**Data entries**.
## start
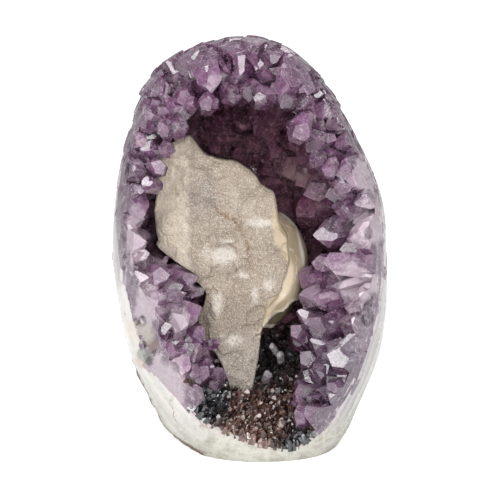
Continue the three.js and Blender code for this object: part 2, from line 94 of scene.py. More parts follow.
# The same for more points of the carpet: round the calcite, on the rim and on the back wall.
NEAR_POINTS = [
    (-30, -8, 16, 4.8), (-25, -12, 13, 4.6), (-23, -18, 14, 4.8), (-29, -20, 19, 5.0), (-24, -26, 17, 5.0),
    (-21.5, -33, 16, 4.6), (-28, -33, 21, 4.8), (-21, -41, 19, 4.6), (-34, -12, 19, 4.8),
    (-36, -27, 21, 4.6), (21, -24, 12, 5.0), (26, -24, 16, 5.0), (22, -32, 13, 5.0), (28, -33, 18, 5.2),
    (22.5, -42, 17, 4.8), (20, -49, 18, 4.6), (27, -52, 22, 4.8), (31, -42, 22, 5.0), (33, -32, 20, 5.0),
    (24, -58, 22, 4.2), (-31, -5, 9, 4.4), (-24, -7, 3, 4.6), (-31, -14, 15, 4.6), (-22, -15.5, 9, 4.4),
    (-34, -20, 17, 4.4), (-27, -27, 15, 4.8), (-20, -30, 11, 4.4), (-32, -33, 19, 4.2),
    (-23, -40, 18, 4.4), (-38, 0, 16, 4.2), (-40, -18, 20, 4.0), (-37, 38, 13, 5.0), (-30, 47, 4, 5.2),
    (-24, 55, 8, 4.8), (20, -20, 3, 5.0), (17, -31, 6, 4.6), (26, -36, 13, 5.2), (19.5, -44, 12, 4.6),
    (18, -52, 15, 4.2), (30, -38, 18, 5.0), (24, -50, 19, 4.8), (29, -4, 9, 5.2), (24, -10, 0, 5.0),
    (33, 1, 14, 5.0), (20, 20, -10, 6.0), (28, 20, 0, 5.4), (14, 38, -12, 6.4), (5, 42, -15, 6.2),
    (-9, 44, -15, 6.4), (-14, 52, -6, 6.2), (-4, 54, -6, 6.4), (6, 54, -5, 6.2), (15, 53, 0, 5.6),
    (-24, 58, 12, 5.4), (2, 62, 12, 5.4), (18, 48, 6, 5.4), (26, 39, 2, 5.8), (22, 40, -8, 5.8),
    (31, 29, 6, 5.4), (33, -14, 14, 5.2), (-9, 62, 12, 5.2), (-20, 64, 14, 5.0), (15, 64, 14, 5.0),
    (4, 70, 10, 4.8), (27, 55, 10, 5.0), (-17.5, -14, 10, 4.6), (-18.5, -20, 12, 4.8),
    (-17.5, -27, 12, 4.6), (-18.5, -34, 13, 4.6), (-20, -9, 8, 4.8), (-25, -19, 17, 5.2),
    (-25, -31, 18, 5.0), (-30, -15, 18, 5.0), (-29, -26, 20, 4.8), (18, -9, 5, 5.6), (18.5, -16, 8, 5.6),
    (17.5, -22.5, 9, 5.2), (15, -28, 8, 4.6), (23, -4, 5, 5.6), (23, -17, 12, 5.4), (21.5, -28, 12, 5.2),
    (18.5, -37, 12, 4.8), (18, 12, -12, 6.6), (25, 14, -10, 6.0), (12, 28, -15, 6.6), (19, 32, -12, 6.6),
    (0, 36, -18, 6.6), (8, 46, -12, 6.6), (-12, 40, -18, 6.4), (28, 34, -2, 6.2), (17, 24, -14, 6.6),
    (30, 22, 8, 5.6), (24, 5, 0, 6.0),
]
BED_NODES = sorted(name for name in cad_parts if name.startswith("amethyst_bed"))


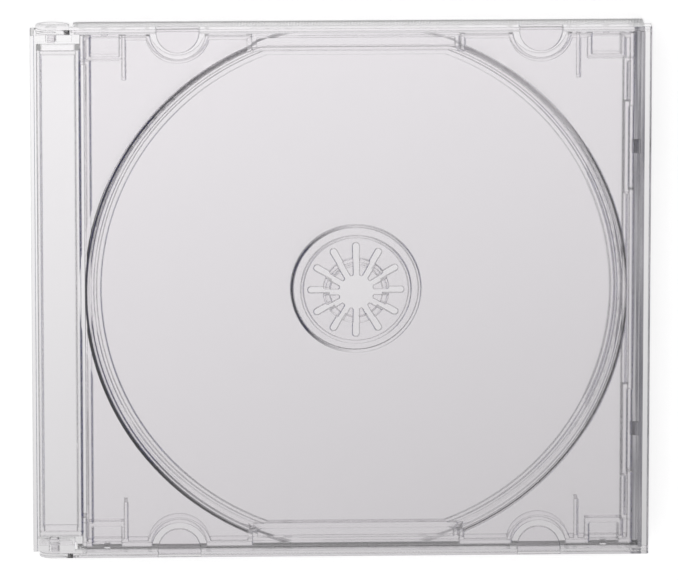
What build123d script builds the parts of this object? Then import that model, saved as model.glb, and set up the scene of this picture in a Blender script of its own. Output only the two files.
## end
**What you will do**.
Return a copy of every line that includes the word "scene".

**Reply**.
Continue the three.js and Blender code for this object: part 2, from line 94 of scene.py. More parts follow.
What build123d script builds the parts of this object? Then import that model, saved as model.glb, and set up the scene of this picture in a Blender script of its own. Output only the two files.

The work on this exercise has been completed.